Rúbrica.
Por Aurelio Contreras Moreno.
Las elecciones de 2018 significaron un parteaguas histórico en la vida pública del país, sin ninguna duda. Y también parecen representar el fin del sistema de partidos políticos como lo conocemos en la actualidad.
Nadie con dos dedos de frente podría poner en duda que el voto masivo que recibió Morena en esos comicios de manera alguna responde a una identificación partidista, programática y mucho menos ideológica de la población mexicana con sus planteamientos.
Es claro que ese alud de sufragios no lo hubiese alcanzado Morena en un escenario en el que no llevara como candidato presidencial a Andrés Manuel López Obrador, quien tampoco recibió el apoyo de 30 millones de electores por sus propuestas políticas específicas –más allá de “terminar con la corrupción”-, sino porque representó el mazo con el cual los ciudadanos mexicanos destruyeron la base de una partidocracia corrompida hasta la médula.
Los resultados de esa brutal ruptura del sistema político mexicano los podríamos clasificar, por un lado, en la altísima concentración del poder en una sola figura política, la del actual Presidente de la República, que con base en ello reclama para sí todos los fueros de la antigua “presidencia imperial”, en la que los deseos y decisiones del titular del Ejecutivo federal eran incuestionables.
“¿Qué horas son?

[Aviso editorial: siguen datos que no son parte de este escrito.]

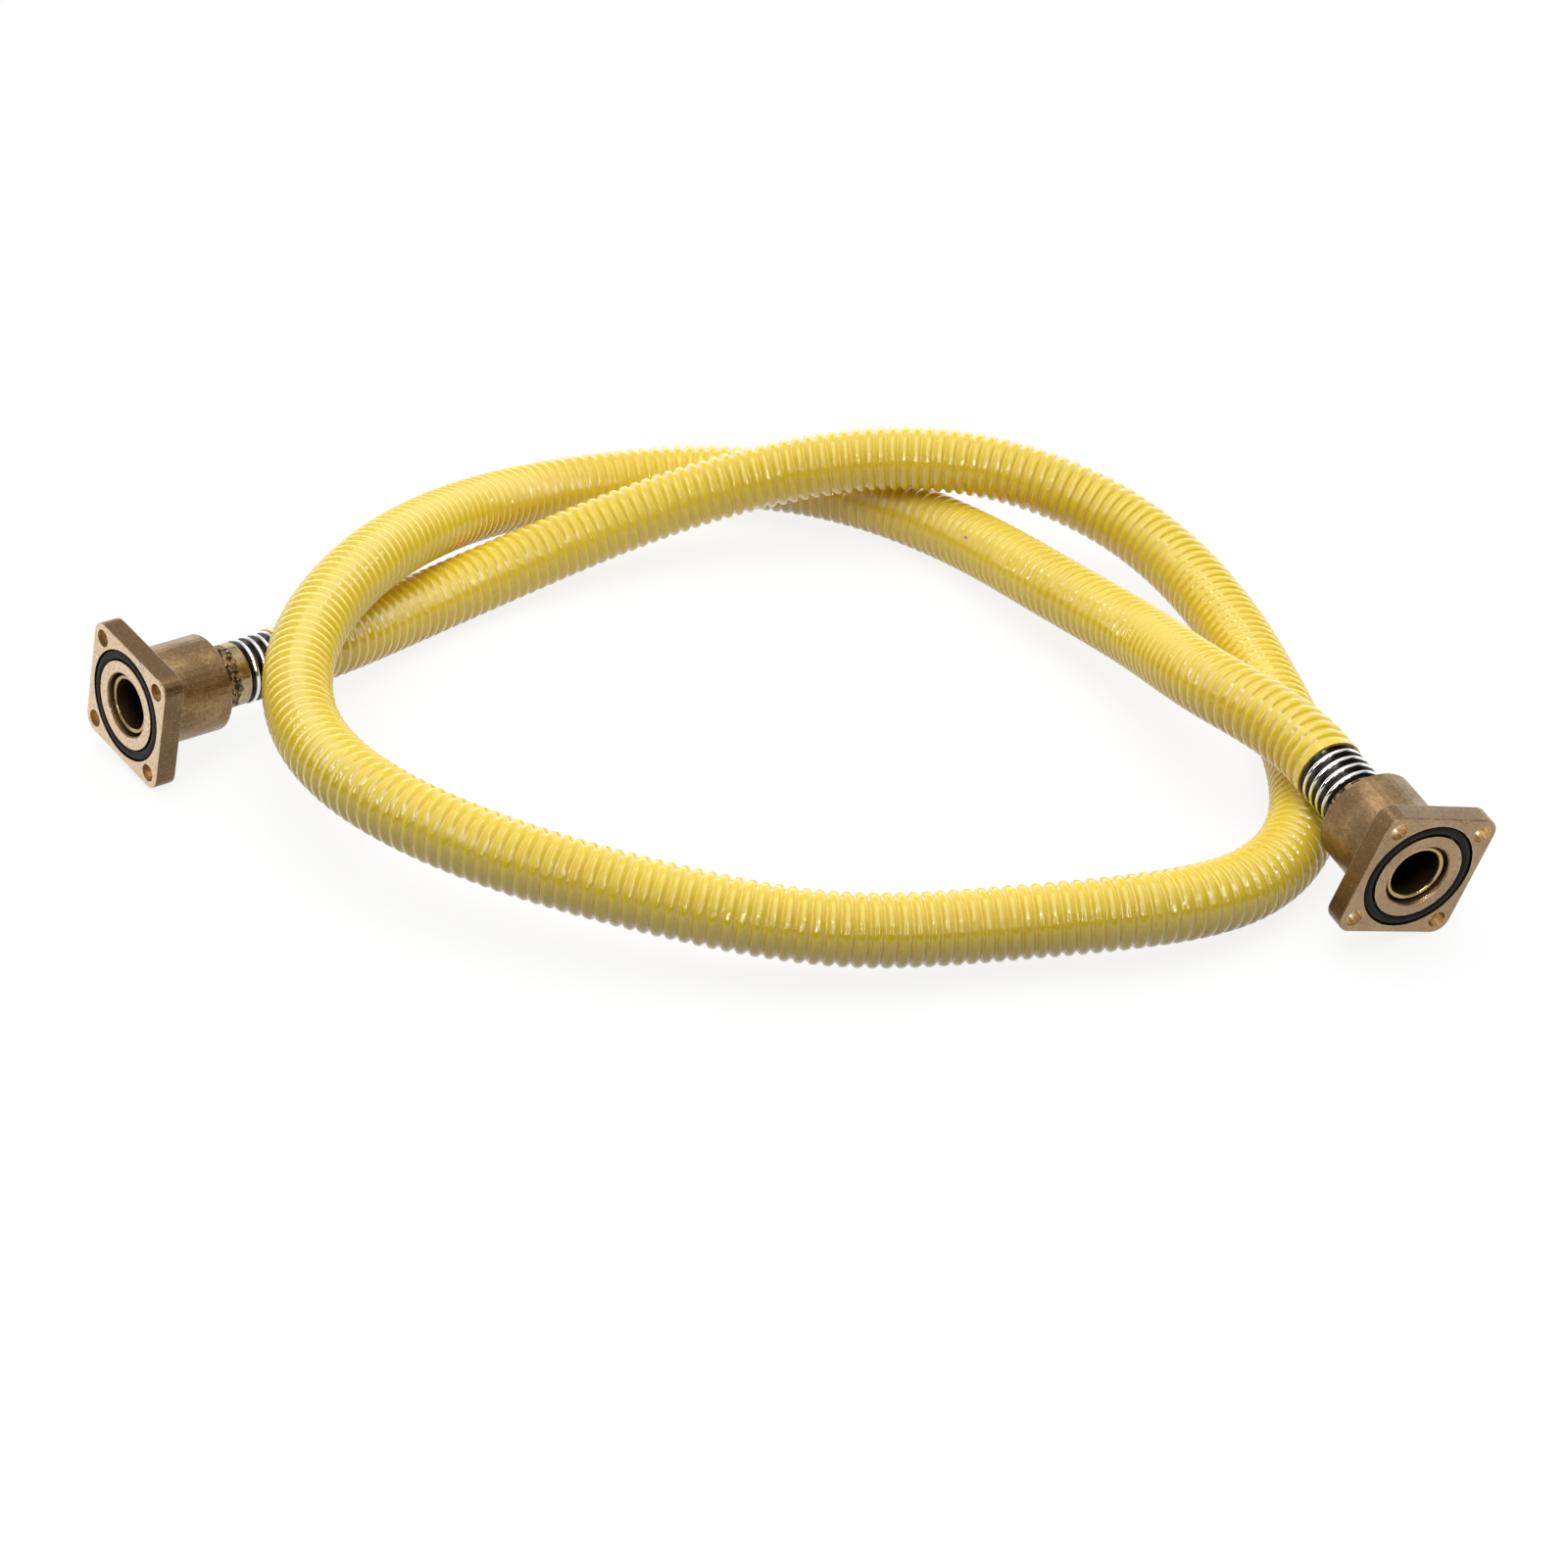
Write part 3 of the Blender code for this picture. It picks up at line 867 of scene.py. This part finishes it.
def ferrule_mesh(side):
    """A brass sleeve with a rounded rear edge and a rough fillet of braze against the hub."""
    inner_end = -HUB_END + SOCKET_DEPTH - GAP
    rear_end = -FERRULE_END + STEEL_REACH[side]
    outline = [(FERRULE_BORE, inner_end), (FERRULE_RADIUS, inner_end), (FERRULE_RADIUS, -HUB_END + 0.1 * MM)]
    height = -HUB_END - 0.1 * MM
    while height > rear_end + 1.0 * MM:
        behind = -HUB_END - height
        fillet = FILLET_RISE * math.exp(-behind / FILLET_LENGTH)
        braze = BRAZE_RISE / (1 + math.exp((behind - BRAZE_LENGTH) / BRAZE_EDGE))
        outline.append((FERRULE_RADIUS + (fillet + braze), height))
        height -= 0.2 * MM
    for step in range(7):
        angle = math.pi / 2 * step / 6
        drop = FERRULE_ROUNDING * (1 - math.cos(angle))
        rise = FERRULE_ROUNDING * (1 - math.sin(angle))
        outline.append((FERRULE_RADIUS - drop, rear_end + rise))
    outline.append((FERRULE_BORE, rear_end))
    mesh = turned("ferrule", outline, steps=120, sharp_degrees=50)
    for vertex in mesh.vertices:
        behind = -HUB_END - vertex.co.z
        radius = vertex.co.xy.length
        if 0.0 < behind < LUMPS_END and radius > FERRULE_BORE + 1 * MM:
            share = min(1.0, behind / LUMPS_START) / (1 + math.exp((behind - LUMPS_LENGTH) / LUMPS_EDGE))
            rough = sum(noise.noise(vertex.co * scale) * rise for scale, rise in LUMPS)
            vertex.co.xy *= 1 + share * rough / radius
    return mesh


def seal_mesh():
    """The rubber ring, a little flattened by its groove."""
    outline = []
    for step in range(SEAL_SAMPLES):
        angle = 2 * math.pi * step / SEAL_SAMPLES
        across = math.cos(angle)
        outline.append((
            SEAL_RADIUS + SEAL_HALF_WIDTH * math.copysign(abs(across) ** SEAL_FLATNESS, across),
            -SEAL_MIDDLE_DEPTH + SEAL_HALF_HEIGHT * math.sin(angle),
        ))
    return turned("seal", outline, steps=128, sharp_degrees=80)


# Operators.


class HOSE_OT_stage(bpy.types.Operator):
    """Add the camera, the floor, the world and the lights"""

    bl_idname = "hose.stage"
    bl_label = "Stage"

    def execute(self, context):
        scene = context.scene
        settings = scene.hose_studio
        angle = settings.camera_elevation
        arm = Vector((0.0, -math.cos(angle), math.sin(angle)))
        data = bpy.data.cameras.new("camera")
        data.lens = settings.lens
        data.sensor_width = 36.0
        data.clip_start = 0.01
        camera = bpy.data.objects.new("camera", data)
        camera.location = Vector(CAMERA_TARGET) + arm * settings.camera_distance
        camera.rotation_euler = (-arm).to_track_quat("-Z", "Y").to_euler()
        scene.collection.objects.link(camera)
        scene.camera = camera
        self.add_floor()
        self.add_world(scene)
        self.add_light("ceiling", *CEILING, settings.ceiling_power)
        self.add_light("long_box", *LONG_BOX, settings.box_power)
        for name, place in STRIP_PLACES.items():
            strip = self.add_light(name, place, *STRIP_FACING, settings.strip_power)
            strip.visible_diffuse = False
        scene.view_settings.view_transform = "Standard"
        return {"FINISHED"}

    def add_floor(self):
        """A floor that is white to the eye and in reflections, and lights the hose as a grey one would,
        darker in front and paler behind: painted light standing for the sweep lighting the floor behind.
        """
        bpy.ops.mesh.primitive_plane_add(size=FLOOR_SIDE, location=(0.0, 0.0, -FLOOR_DROP))
        floor = bpy.context.object
        floor.name = "floor"
        mat, tree, shader = new_material("floor_white", 0.0, Roughness=0.9, Specular_IOR_Level=0.0)
        put(tree, WHITE, shader.inputs["Base Color"])
        glow = tree.nodes.new("ShaderNodeEmission")
        glow.inputs["Strength"].default_value = 1.0
        white = mix_shader(tree, FLOOR_GLOW, shader.outputs[0], glow.outputs[0])
        grey = tree.nodes.new("ShaderNodeBsdfDiffuse")
        # Painted light: the bounce colour grows paler towards the back, standing for the sweep's light on the
        # floor.
        behind = smooth_step(tree, parts_of(tree, object_point(tree))["Y"], -0.2, 0.25)
        join(tree, mix_color(tree, behind, FLOOR_NEAR_PAINTED_SHADE, FLOOR_FAR_PAINTED_LIGHT), grey.inputs["Color"])
        path = tree.nodes.new("ShaderNodeLightPath")
        seen = math_node(tree, "MAXIMUM", path.outputs["Is Camera Ray"], path.outputs["Is Glossy Ray"])
        seen = math_node(tree, "MAXIMUM", seen, path.outputs["Is Transmission Ray"])
        surface = mix_shader(tree, seen, grey.outputs[0], white)
        join(tree, surface, tree.nodes["Material Output"].inputs["Surface"])
        floor.data.materials.append(mat)

    def add_world(self, scene):
        """A dark room in front and a white sweep behind, up to about 30 degrees above the floor."""
        world = bpy.data.worlds.new("studio")
        world.use_nodes = True
        tree = world.node_tree
        direction = parts_of(tree, tree.nodes.new("ShaderNodeTexCoord").outputs["Generated"])
        behind = smooth_step(tree, direction["Y"], -0.25, 0.25)
        low = minus(tree, 1.0, smooth_step(tree, direction["Z"], 0.35, 0.65))
        sweep = times(tree, times(tree, behind, low), scene.hose_studio.sweep)
        background = tree.nodes["Background"]
        put(tree, WHITE, background.inputs["Color"])
        join(tree, plus(tree, sweep, scene.hose_studio.fill), background.inputs["Strength"])
        scene.world = world

    def add_light(self, name, location, target, size, power):
        data = bpy.data.lights.new(name, "AREA")
        data.shape = "RECTANGLE"
        data.size, data.size_y = size
        data.energy = power
        obj = bpy.data.objects.new(name, data)
        obj.location = location
        direction = Vector(target) - Vector(location)
        obj.rotation_euler = direction.to_track_quat("-Z", "Y").to_euler()
        bpy.context.scene.collection.objects.link(obj)
        return obj


class HOSE_OT_cover(bpy.types.Operator):
    """Lay the ridged plastic cover along the hose's route"""

    bl_idname = "hose.cover"
    bl_label = "Ridged cover"

    def execute(self, context):
        settings = context.scene.hose
        line = centre_line()
        mesh, length = ridged_cover_mesh(settings, line)
        cover = show("ridged_cover", mesh, [cover_material(settings)])
        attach(cover, "root")
        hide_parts("hose_cover")
        carried = [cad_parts["outlet_flange"]]
        carried += [bpy.data.objects[f"outlet_{part}_finish"] for part in ("ferrule", "o_ring", "hose_end")]
        return {"FINISHED"}


class HOSE_OT_flanges(bpy.types.Operator):
    """Give the two flange castings their bronze finish"""

    bl_idname = "hose.flanges"
    bl_label = "Flange castings"

    def execute(self, context):
        for side in FITTINGS:
            centre = bpy.data.objects.new(f"{side}_centre", None)
            centre.matrix_world = fitting_matrix(side)
            context.scene.collection.objects.link(centre)
            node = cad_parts[f"{side}_flange"]
            node.data.materials.clear()
            bronze = bronze_material(f"{side}_bronze", context.scene.hose_fittings, centre, FACE_PAINTED_LIGHT[side])
            node.data.materials.append(bronze)
        return {"FINISHED"}


class HOSE_OT_ends(bpy.types.Operator):
    """Make the seals, brazed ferrules and bare steel ends of both fittings"""

    bl_idname = "hose.ends"
    bl_label = "Seals, ferrules and bare ends"

    def execute(self, context):
        hose = context.scene.hose
        rubber = rubber_material()
        brass = ferrule_material(context.scene.hose_fittings)
        steel = steel_material(hose)
        for side in FITTINGS:
            pieces = (
                ("o_ring", "black_rubber", seal_mesh(), rubber),
                ("ferrule", "brass", ferrule_mesh(side), brass),
                ("hose_end", "steel", steel_end_mesh(hose, side), steel),
            )
            for part, slot, mesh, mat in pieces:
                piece = show(f"{side}_{part}_finish", mesh, [mat], fitting_matrix(side))
                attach(piece, "root")
                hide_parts(f"{side}_{part}")
        return {"FINISHED"}


class HOSE_PT_panel(bpy.types.Panel):
    """The steps of the hose, in the sidebar"""

    bl_label = "Corrugated hose"
    bl_idname = "HOSE_PT_panel"
    bl_space_type = "VIEW_3D"
    bl_region_type = "UI"
    bl_category = "Hose"

    def draw(self, context):
        for settings in (context.scene.hose, context.scene.hose_fittings, context.scene.hose_studio):
            for name in settings.__annotations__:
                self.layout.prop(settings, name)
        for operator in STEPS:
            self.layout.operator(operator.bl_idname)


STEPS = (HOSE_OT_stage, HOSE_OT_flanges, HOSE_OT_ends, HOSE_OT_cover)
GROUPS = {"hose": HoseSettings, "hose_fittings": FittingSettings, "hose_studio": StudioSettings}


def register():
    for name, group in GROUPS.items():
        bpy.utils.register_class(group)
        setattr(bpy.types.Scene, name, bpy.props.PointerProperty(type=group))
    for cls in (*STEPS, HOSE_PT_panel):
        bpy.utils.register_class(cls)


def unregister():
    for cls in (HOSE_PT_panel, *reversed(STEPS)):
        bpy.utils.unregister_class(cls)
    for name, group in GROUPS.items():
        delattr(bpy.types.Scene, name)
        bpy.utils.unregister_class(group)


def main():
    register()
    bpy.ops.hose.stage()
    bpy.ops.hose.flanges()
    bpy.ops.hose.ends()
    bpy.ops.hose.cover()


if __name__ == "__main__":
    main()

Las que usted diga, señor Presidente”, reza una vieja conseja de la política mexicana, que refleja fielmente lo que representa el presidencialismo omnímodo que parecía haber sido desterrado de México desde la segunda mitad de la década de los 90 y que fue resucitado con inusitada fuerza en 2018.
Ese mismo terremoto político implica, por otro lado, el derrumbe de los partidos políticos como la base del sistema de acceso al poder. Su desprestigio, su futilidad, su ausencia respecto de los verdaderos problemas del país y, por sobre todo, su proclividad a corromperse provocaron tal hartazgo, tal desencanto, que hoy están convertidos en meros cascarones vacíos, sin nada adentro. Ni siquiera militantes.
De acuerdo con la más reciente actualización de los padrones de militancia dado a conocer por el Instituto Nacional Electoral a partir de los mismos datos proporcionados por los partidos políticos, éstos sufrieron la pérdida de importantes porcentajes de sus afiliados de un año a la fecha. Algunos, al borde de sostener simples membretes.
Todos los partidos, salvo el Verde Ecologista, sufrieron sensibles bajas en su militancia. Incluido el gobernante Morena, que registró una disminución en su número de afiliados de 12 por ciento. Muy considerable tratándose del partido en el poder, con mayoría en las cámaras del Congreso de la Unión y en varias legislaturas estatales, y que acaricia la posibilidad de consolidarse como el nuevo instituto político hegemónico del país.
El PAN también resintió una importante pérdida de militantes, del orden del 38 por ciento. Mucho más grave fue la situación de Movimiento Ciudadano y el Partido del Trabajo, que perdieron cada uno a 51 por ciento de sus integrantes. Más de la mitad.
Y en donde están al borde del cataclismo es en el PRD y en el otrora poderoso Partido Revolucionario Institucional. Del “sol azteca” se fue el 75 por ciento de su militancia, mientras que el tricolor, el partido que hasta hace año y medio gobernaba el país, fue abandonado por 76 por ciento de sus miembros. Tres cuartas partes. ¿Quién seguirá en el PRI?
Llama la atención que, contra esta tendencia, el nefasto Partido Verde –la sanguijuela electoral más dañina de este país- no solo no perdió miembros, sino que registró un incremento de 51 por ciento. Inexplicable, salvo por el hecho de que su alianza con el actual partido en el poder –lo cual resume toda su ideología y praxis política- ha resultado atractiva para un buen número de tránsfugas de otros partidos –y en especial del PRI- que lo ven como su “tablita de salvación” para continuar pegados a la ubre presupuestal.
El registro de nuevos partidos que se concederá este mismo año a varias asociaciones no cambia en lo esencial este escenario. A lo sumo, servirán para negociar posiciones, sin propuestas reales ni constructivas, salvo contadísimas excepciones.
El mensaje es claro: así como están, los partidos ya no representan a la sociedad. La partidocracia está en estado terminal. Pero lo que estaría por sustituirla es un retorno a la más detestable autocracia y, por ende, a un suicidio democrático.